> [Given instruction]
Your task is to repeat the listing exactly.

> [Source excerpt]
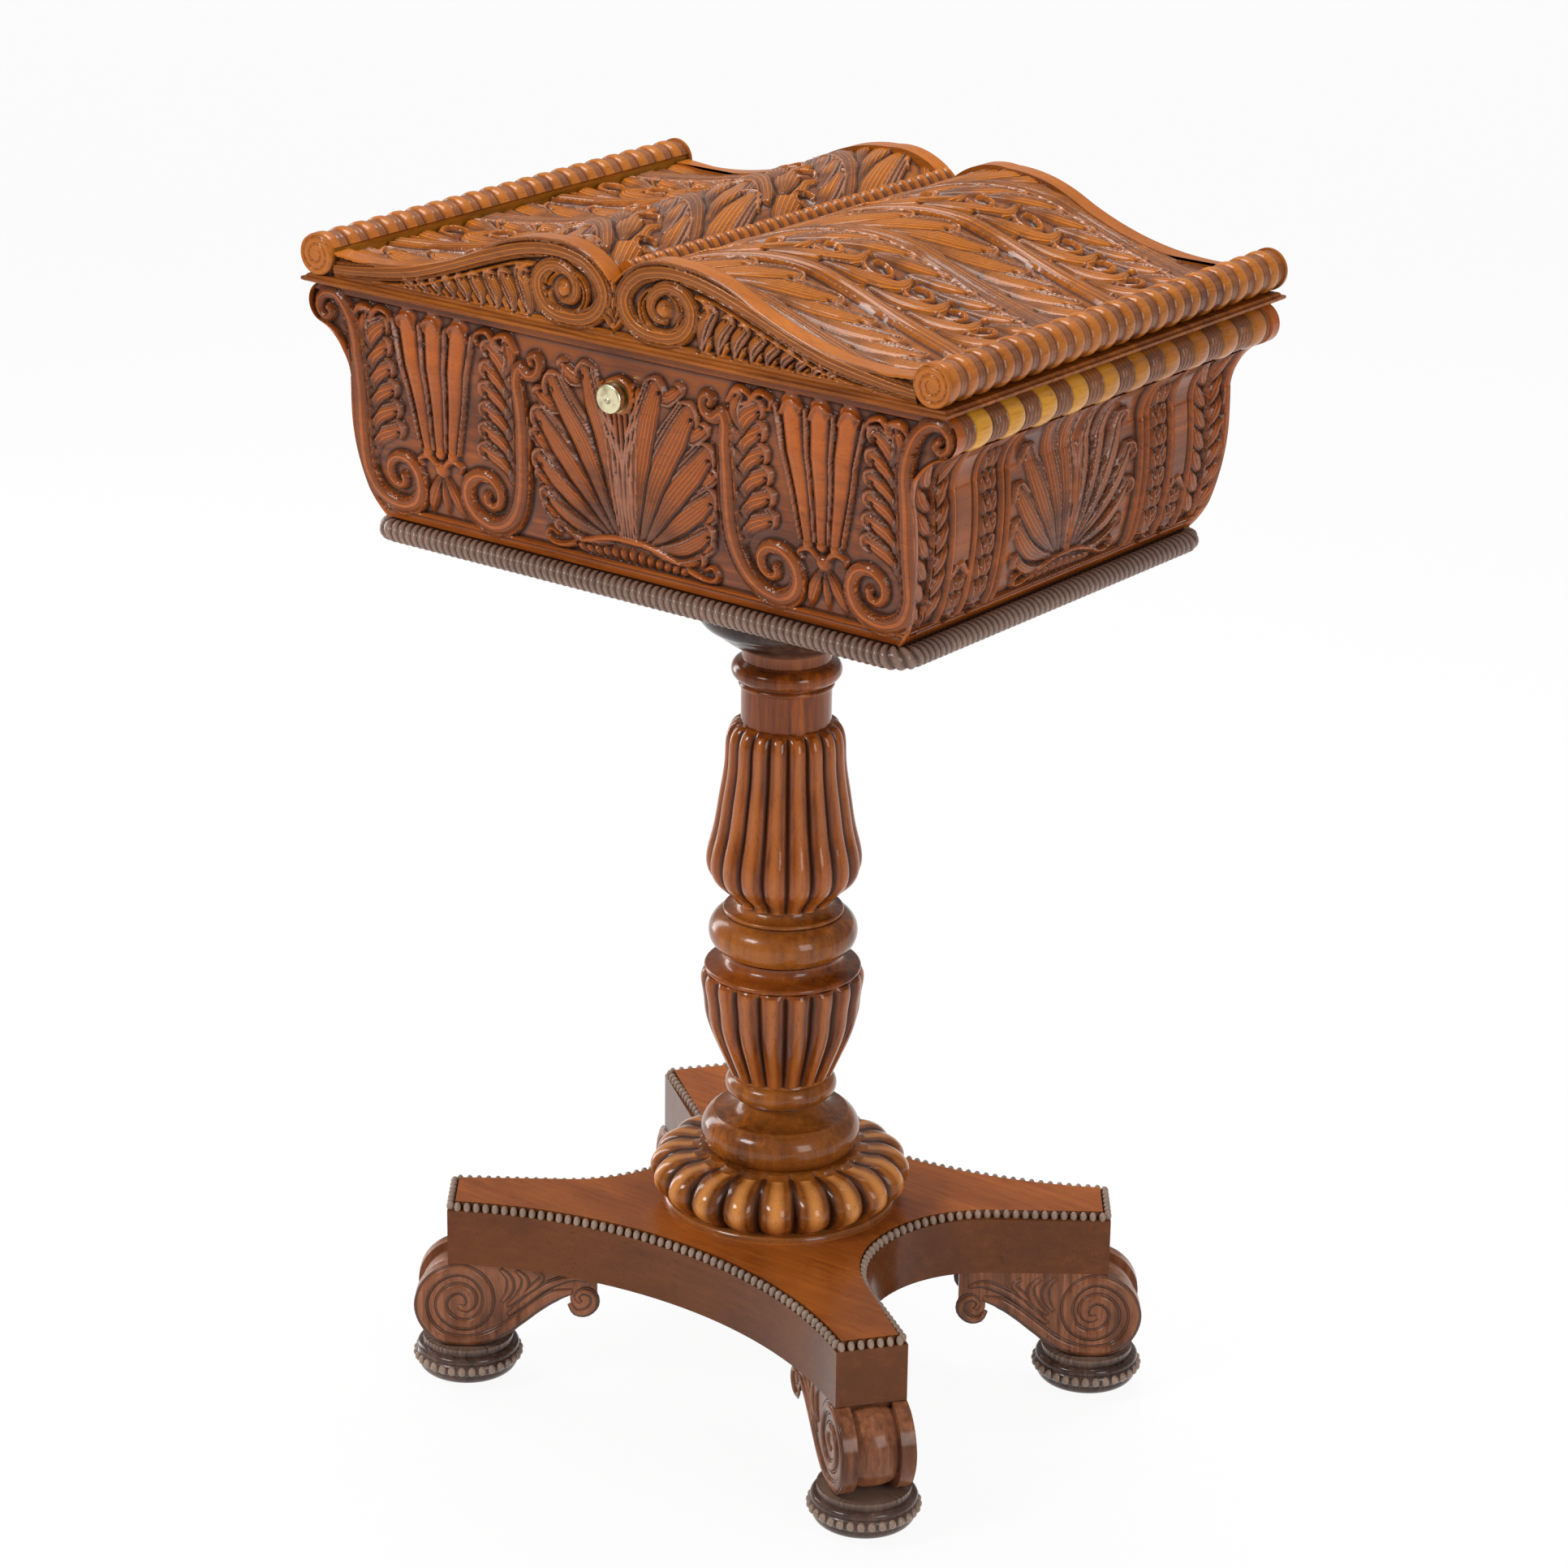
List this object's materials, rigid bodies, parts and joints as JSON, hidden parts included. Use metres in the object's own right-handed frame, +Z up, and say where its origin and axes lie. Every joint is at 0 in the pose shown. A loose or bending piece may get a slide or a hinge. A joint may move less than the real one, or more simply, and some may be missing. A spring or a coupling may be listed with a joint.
{
  "type": "tea chest on stand",
  "caption": "Carved tea chest with a double-arched hinged lid, on a turned and reeded column, a beaded four-armed platform and scroll feet with sunk castors.",
  "frame": {"origin": "on the floor, under the middle of the column", "axes": "+Z is up, +X along the long front towards the right end, and the front faces -Y"},
  "size_m": [0.4824, 0.349, 0.7884],
  "materials": {
    "rosewood": "french polished",
    "dark_rosewood": "french polished",
    "mahogany": "satin",
    "brass": "lacquered",
    "steel": "plain",
    "glass": "polished"
  },
  "bodies": {
    "stand": {"platform": "rosewood", "platform_beading": "dark_rosewood", "foot_front_left": "rosewood", "foot_front_right": "rosewood", "foot_back_right": "rosewood", "foot_back_left": "rosewood", "foot_disc_front_left": "dark_rosewood", "foot_disc_front_right": "dark_rosewood", "foot_disc_back_right": "dark_rosewood", "foot_disc_back_left": "dark_rosewood", "castor_sockets": "brass", "column_base_disc": "rosewood", "column_gadroon_disc": "rosewood", "column_lower_turning": "rosewood", "column_vase": "rosewood", "column_upper_torus": "rosewood", "column_reeded_section": "rosewood", "column_neck": "rosewood", "column_top_plate": "rosewood", "box_floor": "mahogany", "box_front_panel": "rosewood", "box_back_panel": "rosewood", "box_left_panel": "rosewood", "box_right_panel": "rosewood", "box_left_rail": "rosewood", "box_right_rail": "rosewood", "box_bead_moulding": "rosewood", "caddy_tray": "rosewood", "hinge_box_leaves": "brass", "hinge_pins": "brass", "button_bush": "brass", "catch_bracket": "brass", "button_spring": "steel", "fixing_screws": "steel"},
    "lid": {"lid_board": "rosewood", "lid_top_left": "rosewood", "lid_top_right": "rosewood", "lid_front_scrolls": "rosewood", "lid_back_scrolls": "rosewood", "lid_valley_band": "rosewood", "lid_left_roll": "rosewood", "lid_right_roll": "rosewood", "hinge_lid_leaves": "brass", "catch_striker": "brass"},
    "button": {"push_button": "brass", "catch_hook": "brass"},
    "caddy_left": {"caddy_left": "rosewood"},
    "caddy_lid_left": {"caddy_lid_left": "rosewood"},
    "caddy_right": {"caddy_right": "rosewood"},
    "caddy_lid_right": {"caddy_lid_right": "rosewood"},
    "mixing_bowl_front": {"mixing_bowl_front": "glass"},
    "mixing_bowl_back": {"mixing_bowl_back": "glass"},
    "castor_fork_front_left": {"castor_fork_front_left": "brass"},
    "castor_wheel_front_left": {"castor_wheel_front_left": "brass"},
    "castor_fork_front_right": {"castor_fork_front_right": "brass"},
    "castor_wheel_front_right": {"castor_wheel_front_right": "brass"},
    "castor_fork_back_right": {"castor_fork_back_right": "brass"},
    "castor_wheel_back_right": {"castor_wheel_back_right": "brass"},
    "castor_fork_back_left": {"castor_fork_back_left": "brass"},
    "castor_wheel_back_left": {"castor_wheel_back_left": "brass"}
  },
  "joints": [
    {"name": "lid_hinge", "type": "hinge", "parent": "stand", "child": "lid", "pos_m": [0, 0.1698, 0.73185], "axis": [-1, 0, 0], "range_deg": [0, 95]},
    {"name": "button_press", "type": "slide", "parent": "stand", "child": "button", "axis": [0, 1, 0], "range_m": [0, 0.0025], "stiffness_N_per_m": 400, "springref_m": -0.002, "deforming": ["button_spring"]},
    {"name": "caddy_left_lift", "type": "slide", "parent": "stand", "child": "caddy_left", "axis": [0, 0, 1], "range_m": [0, 0.02]},
    {"name": "caddy_lid_left_lift", "type": "slide", "parent": "caddy_left", "child": "caddy_lid_left", "axis": [0, 0, 1], "range_m": [0, 0.02]},
    {"name": "caddy_right_lift", "type": "slide", "parent": "stand", "child": "caddy_right", "axis": [0, 0, 1], "range_m": [0, 0.02]},
    {"name": "caddy_lid_right_lift", "type": "slide", "parent": "caddy_right", "child": "caddy_lid_right", "axis": [0, 0, 1], "range_m": [0, 0.02]},
    {"name": "mixing_bowl_front_lift", "type": "slide", "parent": "stand", "child": "mixing_bowl_front", "axis": [0, 0, 1], "range_m": [0, 0.04]},
    {"name": "mixing_bowl_back_lift", "type": "slide", "parent": "stand", "child": "mixing_bowl_back", "axis": [0, 0, 1], "range_m": [0, 0.04]},
    {"name": "castor_front_left_swivel", "type": "hinge", "parent": "stand", "child": "castor_fork_front_left", "pos_m": [-0.16132, -0.12157, 0.021], "axis": [0, 0, 1], "continuous": true},
    {"name": "castor_front_left_roll", "type": "hinge", "parent": "castor_fork_front_left", "child": "castor_wheel_front_left", "pos_m": [-0.15605, -0.1176, 0.009], "axis": [-0.6018, 0.7986, 0], "continuous": true},
    {"name": "castor_front_right_swivel", "type": "hinge", "parent": "stand", "child": "castor_fork_front_right", "pos_m": [0.16132, -0.12157, 0.021], "axis": [0, 0, 1], "continuous": true},
    {"name": "castor_front_right_roll", "type": "hinge", "parent": "castor_fork_front_right", "child": "castor_wheel_front_right", "pos_m": [0.15735, -0.1163, 0.009], "axis": [-0.7986, -0.6018, 0], "continuous": true},
    {"name": "castor_back_right_swivel", "type": "hinge", "parent": "stand", "child": "castor_fork_back_right", "pos_m": [0.16132, 0.12157, 0.021], "axis": [0, 0, 1], "continuous": true},
    {"name": "castor_back_right_roll", "type": "hinge", "parent": "castor_fork_back_right", "child": "castor_wheel_back_right", "pos_m": [0.16086, 0.12815, 0.009], "axis": [-0.9976, -0.0698, 0], "continuous": true},
    {"name": "castor_back_left_swivel", "type": "hinge", "parent": "stand", "child": "castor_fork_back_left", "pos_m": [-0.16132, 0.12157, 0.021], "axis": [0, 0, 1], "continuous": true},
    {"name": "castor_back_left_roll", "type": "hinge", "parent": "castor_fork_back_left", "child": "castor_wheel_back_left", "pos_m": [-0.15802, 0.12728, 0.009], "axis": [-0.866, 0.5, 0], "continuous": true}
  ]
}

> [Task response]
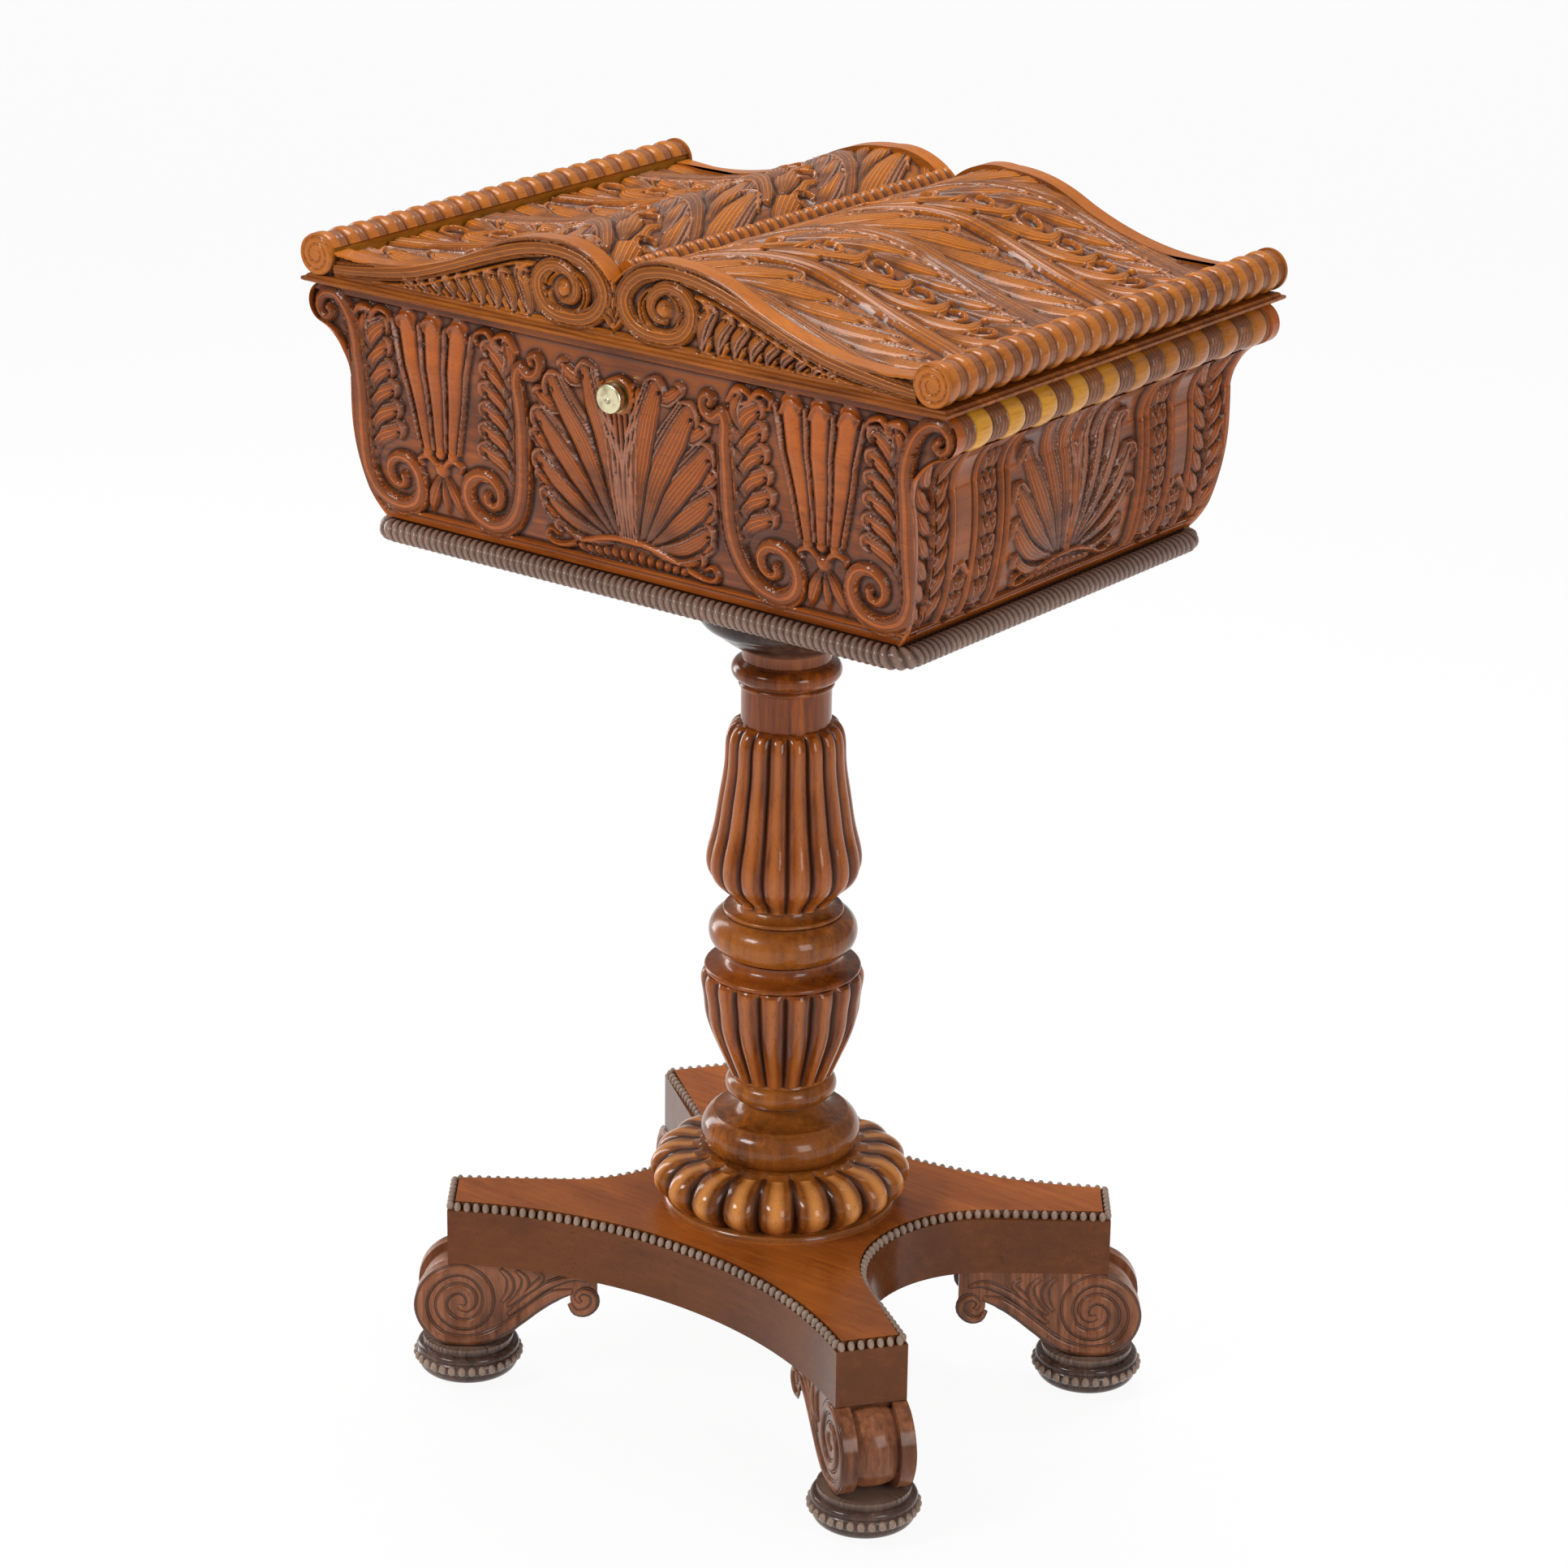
List this object's materials, rigid bodies, parts and joints as JSON, hidden parts included. Use metres in the object's own right-handed frame, +Z up, and say where its origin and axes lie. Every joint is at 0 in the pose shown. A loose or bending piece may get a slide or a hinge. A joint may move less than the real one, or more simply, and some may be missing. A spring or a coupling may be listed with a joint.
{
  "type": "tea chest on stand",
  "caption": "Carved tea chest with a double-arched hinged lid, on a turned and reeded column, a beaded four-armed platform and scroll feet with sunk castors.",
  "frame": {"origin": "on the floor, under the middle of the column", "axes": "+Z is up, +X along the long front towards the right end, and the front faces -Y"},
  "size_m": [0.4824, 0.349, 0.7884],
  "materials": {
    "rosewood": "french polished",
    "dark_rosewood": "french polished",
    "mahogany": "satin",
    "brass": "lacquered",
    "steel": "plain",
    "glass": "polished"
  },
  "bodies": {
    "stand": {"platform": "rosewood", "platform_beading": "dark_rosewood", "foot_front_left": "rosewood", "foot_front_right": "rosewood", "foot_back_right": "rosewood", "foot_back_left": "rosewood", "foot_disc_front_left": "dark_rosewood", "foot_disc_front_right": "dark_rosewood", "foot_disc_back_right": "dark_rosewood", "foot_disc_back_left": "dark_rosewood", "castor_sockets": "brass", "column_base_disc": "rosewood", "column_gadroon_disc": "rosewood", "column_lower_turning": "rosewood", "column_vase": "rosewood", "column_upper_torus": "rosewood", "column_reeded_section": "rosewood", "column_neck": "rosewood", "column_top_plate": "rosewood", "box_floor": "mahogany", "box_front_panel": "rosewood", "box_back_panel": "rosewood", "box_left_panel": "rosewood", "box_right_panel": "rosewood", "box_left_rail": "rosewood", "box_right_rail": "rosewood", "box_bead_moulding": "rosewood", "caddy_tray": "rosewood", "hinge_box_leaves": "brass", "hinge_pins": "brass", "button_bush": "brass", "catch_bracket": "brass", "button_spring": "steel", "fixing_screws": "steel"},
    "lid": {"lid_board": "rosewood", "lid_top_left": "rosewood", "lid_top_right": "rosewood", "lid_front_scrolls": "rosewood", "lid_back_scrolls": "rosewood", "lid_valley_band": "rosewood", "lid_left_roll": "rosewood", "lid_right_roll": "rosewood", "hinge_lid_leaves": "brass", "catch_striker": "brass"},
    "button": {"push_button": "brass", "catch_hook": "brass"},
    "caddy_left": {"caddy_left": "rosewood"},
    "caddy_lid_left": {"caddy_lid_left": "rosewood"},
    "caddy_right": {"caddy_right": "rosewood"},
    "caddy_lid_right": {"caddy_lid_right": "rosewood"},
    "mixing_bowl_front": {"mixing_bowl_front": "glass"},
    "mixing_bowl_back": {"mixing_bowl_back": "glass"},
    "castor_fork_front_left": {"castor_fork_front_left": "brass"},
    "castor_wheel_front_left": {"castor_wheel_front_left": "brass"},
    "castor_fork_front_right": {"castor_fork_front_right": "brass"},
    "castor_wheel_front_right": {"castor_wheel_front_right": "brass"},
    "castor_fork_back_right": {"castor_fork_back_right": "brass"},
    "castor_wheel_back_right": {"castor_wheel_back_right": "brass"},
    "castor_fork_back_left": {"castor_fork_back_left": "brass"},
    "castor_wheel_back_left": {"castor_wheel_back_left": "brass"}
  },
  "joints": [
    {"name": "lid_hinge", "type": "hinge", "parent": "stand", "child": "lid", "pos_m": [0, 0.1698, 0.73185], "axis": [-1, 0, 0], "range_deg": [0, 95]},
    {"name": "button_press", "type": "slide", "parent": "stand", "child": "button", "axis": [0, 1, 0], "range_m": [0, 0.0025], "stiffness_N_per_m": 400, "springref_m": -0.002, "deforming": ["button_spring"]},
    {"name": "caddy_left_lift", "type": "slide", "parent": "stand", "child": "caddy_left", "axis": [0, 0, 1], "range_m": [0, 0.02]},
    {"name": "caddy_lid_left_lift", "type": "slide", "parent": "caddy_left", "child": "caddy_lid_left", "axis": [0, 0, 1], "range_m": [0, 0.02]},
    {"name": "caddy_right_lift", "type": "slide", "parent": "stand", "child": "caddy_right", "axis": [0, 0, 1], "range_m": [0, 0.02]},
    {"name": "caddy_lid_right_lift", "type": "slide", "parent": "caddy_right", "child": "caddy_lid_right", "axis": [0, 0, 1], "range_m": [0, 0.02]},
    {"name": "mixing_bowl_front_lift", "type": "slide", "parent": "stand", "child": "mixing_bowl_front", "axis": [0, 0, 1], "range_m": [0, 0.04]},
    {"name": "mixing_bowl_back_lift", "type": "slide", "parent": "stand", "child": "mixing_bowl_back", "axis": [0, 0, 1], "range_m": [0, 0.04]},
    {"name": "castor_front_left_swivel", "type": "hinge", "parent": "stand", "child": "castor_fork_front_left", "pos_m": [-0.16132, -0.12157, 0.021], "axis": [0, 0, 1], "continuous": true},
    {"name": "castor_front_left_roll", "type": "hinge", "parent": "castor_fork_front_left", "child": "castor_wheel_front_left", "pos_m": [-0.15605, -0.1176, 0.009], "axis": [-0.6018, 0.7986, 0], "continuous": true},
    {"name": "castor_front_right_swivel", "type": "hinge", "parent": "stand", "child": "castor_fork_front_right", "pos_m": [0.16132, -0.12157, 0.021], "axis": [0, 0, 1], "continuous": true},
    {"name": "castor_front_right_roll", "type": "hinge", "parent": "castor_fork_front_right", "child": "castor_wheel_front_right", "pos_m": [0.15735, -0.1163, 0.009], "axis": [-0.7986, -0.6018, 0], "continuous": true},
    {"name": "castor_back_right_swivel", "type": "hinge", "parent": "stand", "child": "castor_fork_back_right", "pos_m": [0.16132, 0.12157, 0.021], "axis": [0, 0, 1], "continuous": true},
    {"name": "castor_back_right_roll", "type": "hinge", "parent": "castor_fork_back_right", "child": "castor_wheel_back_right", "pos_m": [0.16086, 0.12815, 0.009], "axis": [-0.9976, -0.0698, 0], "continuous": true},
    {"name": "castor_back_left_swivel", "type": "hinge", "parent": "stand", "child": "castor_fork_back_left", "pos_m": [-0.16132, 0.12157, 0.021], "axis": [0, 0, 1], "continuous": true},
    {"name": "castor_back_left_roll", "type": "hinge", "parent": "castor_fork_back_left", "child": "castor_wheel_back_left", "pos_m": [-0.15802, 0.12728, 0.009], "axis": [-0.866, 0.5, 0], "continuous": true}
  ]
}